Face à d’autres philosophes, Lewis a soutenu un fonctionnalisme réductionniste : un état mental se réduit à un état fonctionnel qui se réduit à un état physique (dans l’autre sens : certains agencements de la réalité physique produisent un certain type d’état fonctionnel, assez régulier pour être observé et qualifié comme tel, et cet état fonctionnel se trouve être un état mental lorsqu’il se situe dans le cerveau humain). On peut aussi imaginer un fonctionnalisme éliminativiste, c’est-à-dire faisant disparaître le trait psychologique comme un résidu inutile de la psychologie de sens commun. C’est la position de Paul et Patricia Churchland, par exemple, pour qui le « mental » est une catégorie fausse de la philosophie comme de la psychologie populaire. Eliminativiste ou réductionniste, le fonctionnalisme est indifférent aux qualia. Pour définir un état de douleur, il n’est pas nécessaire de définir individuellement et subjectivement « ce que cela fait » d’avoir mal, il suffit de sérier les causes et effets pertinents pour l’observation de cet état. La douleur est une sensation et l’on pourrait supposer que cette approche n’est plus valable avec d’autres traits incluant des intentions (jugements, croyances, désirs, etc.). Mais elle l’est à titre de programme de recherches en neurosciences cognitives ou en intelligence artificielle.

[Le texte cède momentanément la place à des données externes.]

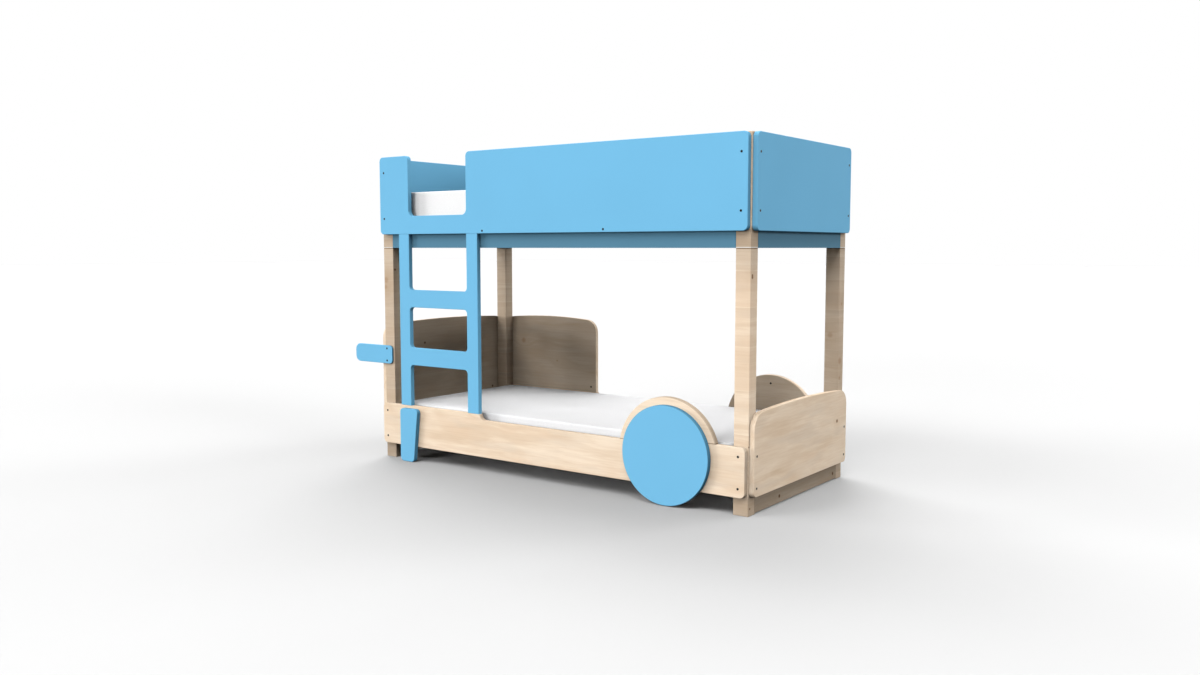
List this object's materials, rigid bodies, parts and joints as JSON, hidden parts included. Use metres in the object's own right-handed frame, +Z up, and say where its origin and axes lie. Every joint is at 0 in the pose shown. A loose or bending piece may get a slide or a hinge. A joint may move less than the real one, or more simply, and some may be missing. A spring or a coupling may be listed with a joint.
{
  "type": "bunk bed",
  "caption": "Children's bunk bed with jointed wooden posts, painted guard panels, cut-out ladder, wheel-shaped side plates, arched end boards, slatted bases and loose mattresses.",
  "frame": {"origin": "on the floor below the middle of the bed's overall length and width, mirror plate and wheels included", "axes": "+X along the bed from the headboard to the footboard, +Y from the ladder side to the back, +Z up"},
  "size_m": [2.393, 1.033, 1.561],
  "materials": {
    "birch": "clear satin lacquer",
    "pine": "planed, bare",
    "blue_paint": "painted light blue, satin",
    "white_fabric": "plain white woven cover"
  },
  "bodies": {
    "frame": {"lower_post_front_left": "birch", "lower_post_front_right": "birch", "lower_post_back_left": "birch", "lower_post_back_right": "birch", "upper_post_front_left": "birch", "upper_post_front_right": "birch", "upper_post_back_left": "birch", "upper_post_back_right": "birch", "post_dowel_front_left": "pine", "post_dowel_front_right": "pine", "post_dowel_back_left": "pine", "post_dowel_back_right": "pine", "support_rail_front": "blue_paint", "support_rail_back": "blue_paint", "support_rail_left": "blue_paint", "support_rail_right": "blue_paint", "guard_panel_front": "blue_paint", "guard_panel_back": "blue_paint", "guard_panel_left": "blue_paint", "guard_panel_right": "blue_paint", "ladder": "blue_paint", "side_rail_front": "birch", "side_rail_back": "birch", "wheel_arch_front": "birch", "wheel_arch_back": "birch", "wheel_front": "blue_paint", "wheel_back": "blue_paint", "headboard": "birch", "footboard": "birch", "back_board": "birch", "base_rail_left": "birch", "base_rail_right": "birch", "mirror_plate": "blue_paint", "mudguard_plate": "blue_paint", "lower_ledger_front": "pine", "lower_ledger_back": "pine", "upper_ledger_front": "pine", "upper_ledger_back": "pine", "lower_slat_01": "pine", "lower_slat_02": "pine", "lower_slat_03": "pine", "lower_slat_04": "pine", "lower_slat_05": "pine", "lower_slat_06": "pine", "lower_slat_07": "pine", "lower_slat_08": "pine", "lower_slat_09": "pine", "lower_slat_10": "pine", "upper_slat_01": "pine", "upper_slat_02": "pine", "upper_slat_03": "pine", "upper_slat_04": "pine", "upper_slat_05": "pine", "upper_slat_06": "pine", "upper_slat_07": "pine", "upper_slat_08": "pine", "upper_slat_09": "pine", "upper_slat_10": "pine"},
    "lower_mattress": {"lower_mattress": "white_fabric"},
    "upper_mattress": {"upper_mattress": "white_fabric"}
  },
  "joints": [
    {"name": "lower_mattress_lift", "type": "slide", "parent": "frame", "child": "lower_mattress", "axis": [0, 0, 1], "range_m": [0, 0.35]},
    {"name": "upper_mattress_lift", "type": "slide", "parent": "frame", "child": "upper_mattress", "axis": [0, 0, 1], "range_m": [0, 0.35]}
  ]
}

Sans garantie de succès, bien sûr.

Référence :
Lewis D.K. (1978), Mad pain and Martian pain, in N. Block (éd), Readings in the Philosophy of Psychology vol. I, Methuen, Londres, 216-222. Traduit en français : Douleur de fou et douleur de Martien, in D. Fisette et P. Poirier (éd.) (2002), Philosophie de l’esprit, Psychologie du sens commun et sciences de l’esprit, Vrin, Paris, 289-306.

1 commentaire:

Anonyme a dit…

Merci pour cette longue réponse. Je vois, en lisant votre phrase conclusive, que vous voyez, comme moi, dans cette notion d'état mental une ouverture à la possibilité d'une intelligence artificielle effective.